O gestor enfatiza que o procedimento engloba não apenas o Museu Ferroviário, mas toda a estação – compreendida como território museográfico, uma vez ser lugar de memória, chegadas e partidas. Em linhas gerais, de acordo com Piúba, o Complexo Cultural Estação das Artes Belchior envolve a recuperação, valorização, restauro e o novo uso de um bem tombado como patrimônio histórico de Fortaleza e do Estado.
Ao mesmo tempo, quando das primeiras ideias sobre o conceito do empreendimento, a Secult também considerou o espaço da Praça da Estação. Numa parceria com a Prefeitura de Fortaleza, requalificou-se esse ambiente, oportunizando a mesma dinâmica para o centro da cidade e o convívio social. Unir públicos por meio das artes e da cultura.
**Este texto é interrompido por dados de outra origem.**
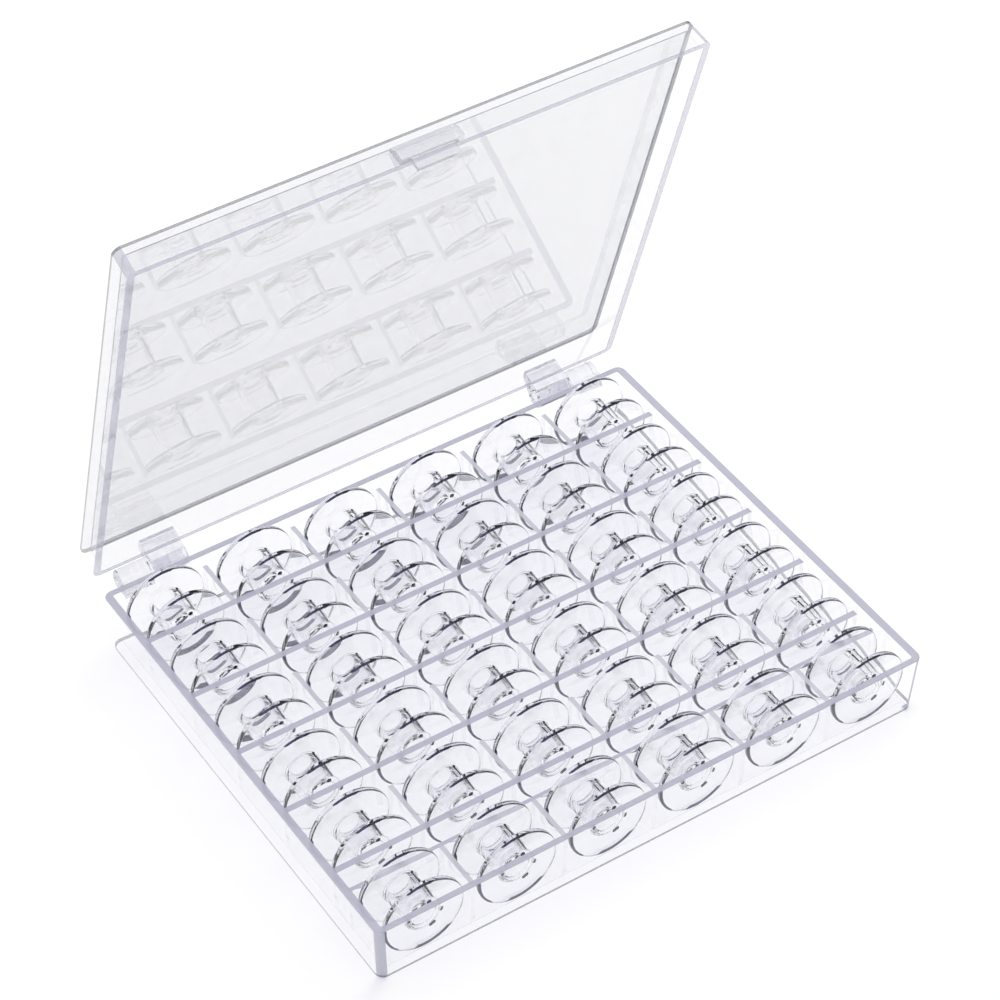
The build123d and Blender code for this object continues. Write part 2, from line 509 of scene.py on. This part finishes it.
def let_light_through(w: Wiring, surface: Socket, tint: object) -> None:
    """Ends a clear finish so that the studio's soft light passes it and reaches what is behind.

    Args:
        w: The material's wiring.
        surface: The finish's own shader.
        tint: The colour that the passing light keeps.
    """
    path = w.add("LightPath")
    clear = w.add("BsdfTransparent")
    w.feed(clear.inputs["Color"], tint)
    soft = w.larger(path.outputs["Is Shadow Ray"], path.outputs["Is Diffuse Ray"])
    mixed = w.mix_shaders(soft, surface, clear.outputs[0])
    w.feed(w.tree.nodes["Material Output"].inputs["Surface"], mixed)


@dataclass(frozen=True)
class TubPlaces:
    """Where the walls of a shallow moulded tub stand in the shut box."""

    rim_level: float
    far_level: float
    inner_level: float
    lean: float
    half_width: float = 74 * MM
    half_depth: float = 61 * MM
    side_wall: float = 2.0 * MM
    end_wall: float = 1.6 * MM

    def values(self) -> dict[str, float]:
        """Gives the inputs of the tub_edges group.

        Returns:
            The inputs by name.
        """
        return {
            "Half Width": self.half_width,
            "Half Depth": self.half_depth,
            "Side Wall": self.side_wall,
            "End Wall": self.end_wall,
            "Rim Level": self.rim_level,
            "Far Level": self.far_level,
            "Inner Level": self.inner_level,
            "Lean": self.lean,
        }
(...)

“A Estação das Artes é um complexo que reúne um conjunto de equipamentos culturais: Estação das Artes, Mercado Gastronômico, Pinacoteca do Ceará, Centro de Design e Museu Ferroviário. Este último deverá ter gestão compartilhada, entre a Secult-CE e os próprios ferroviários, e se localizará num galpão ao lado da estação, com área de reserva técnica, área expositiva e administrativa e área de convívio para engenheiros e ferroviários – compreendendo essas pessoas como guardiãs de memória”, especifica o secretário.
Na visão dele, todos esses passos são um presente para Fortaleza, justamente em um momento de celebração pelo aniversário da Capital. “O exercício do direito à cidade passa pelo direito à cultura. E o direito à cidade é o direito de reinventá-la. Estamos fazendo isso, reinventando o centro da cidade a partir de um complexo cultural, convidando a sociedade para a fruição, para exercer esse direito às artes e à cultura como direito à cidadania”.
Voltar ao passado, morar no futuro
Filho de ferroviário, Hamilton Pereira parece que desde muito cedo – ainda que intuitivamente – entende esse importante componente do direito à cidade por meio da cultura e do trabalho. Engenheiro aposentado da RFFSA, aos 82 anos ele passeia o olhar pelo novo espaço da Estação João Felipe, num exercício de retorno ao passado. E de morar no futuro.
Embora natural de Fortaleza, morou em Quixeramobim, Aurora e Camocim. Nas férias, vinha para a Capital, onde ficava na casa da avó. “Passava pela estação. Andava até de bonde, que transitava em frente à estação e ia até à Praça José de Alencar. Ficava olhando… Isso era em 1947”, contabiliza.
Enumera também as diferenças sentidas ao longo de 36 anos no ofício. Além do aumento do fluxo de passageiros, a evolução do aspecto romântico das viagens de trem e a convivência das pessoas na Praça da Estação, repara transformações sutis, relacionadas às cores de paredes e portas. Estas, antes vermelhas, agora são brancas. Já aquelas passaram do amarelo para o rosa. Hoje, são tão alvas quanto as portas.
“O ponto zero dos trens do Ceará era lá, na Estação João Felipe. Ao longo do tempo, os horários de partida e chegada mudaram várias vezes. Viajar de trem era muito bom. Tinha um sentimento de saudade, por quem ficava e por quem partia. Quando eu era criança e a gente ia viajar, não dormia não. Ficava doidinho pelo momento de embarcar. Ficava ali ao redor dos pais, a ansiedade de subir no vagão era enorme”.
Feito João Coragem, Hamilton exerceu apenas um emprego formal na vida, e foi na RFFSA. Atualmente, torce para que o Museu Ferroviário do Ceará seja logo reaberto. Será hora de reavivar, com ainda mais força, todas as memórias.
“Trabalhar na ferrovia possibilitou a minha formação cultural e muitos adjetivos que eu não consigo mencionar aqui. Talvez uma das maiores saudades seja de observar o relógio na estação. Era mecânico, fabricado nos Estados Unidos no século XIX. Dava para ouvir o badalo, ‘pooom, poooom…’. Parecia uma igreja. Agora é um relógio eletrônico, está tudo bem diferente. Mas a gente tem que conhecer e abraçar”, defende o memorialista.
Entoar baixinho um poema de Adélia Prado: “Um trem-de-ferro é uma coisa mecânica,/ mas atravessa a noite, a madrugada, o dia,/ Atravessou minha vida,/ virou só sentimento”. Virou herança e trajeto. Virou cidade.